Grant number: 20/08465-6
Support Opportunities:Scholarships in Brazil - Post-Doctoral
Start date: November 01, 2020
End date: August 01, 2021
Field of knowledge:Applied Social Sciences - Economics
Principal Investigator:Bernardo de Vasconcellos Guimaraes
Grantee:Laura Karpuska
Host Institution: Escola de Economia de São Paulo (EESP). Fundação Getúlio Vargas (FGV). São Paulo , SP, Brazil

Abstract

This project aims to study the welfare implications of a class of budget rules, the ones that determine mandatory spending. I analyze a model with two parties that allocate a fixed budget to private transfers and a public good. Each period a party is chosen to propose an allocation while the other party can accept or reject the proposal. Mandatory spending is modeled in the spirit of dynamic legislative bargaining with an endogenous status quo.
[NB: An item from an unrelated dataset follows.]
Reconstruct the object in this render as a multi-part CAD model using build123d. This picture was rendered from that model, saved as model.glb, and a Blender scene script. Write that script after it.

The relative taste for public goods defines the level of political disagreement in society. Three questions are raised. First, does the type of good under mandatory spending matters? Second, does the level of political polarization matters to answer the first question, in the sense that welfare impacts of mandatory spending will depend on how polarized a society is? Finally, how does political turnover impacts welfare gains from mandatory spending? Although the common wisdom hints that more political turnover is better, most political economy models in the literature deliver the opposite result. Will that remain true when there are institutions, such as mandatory spending that prevent expropriation?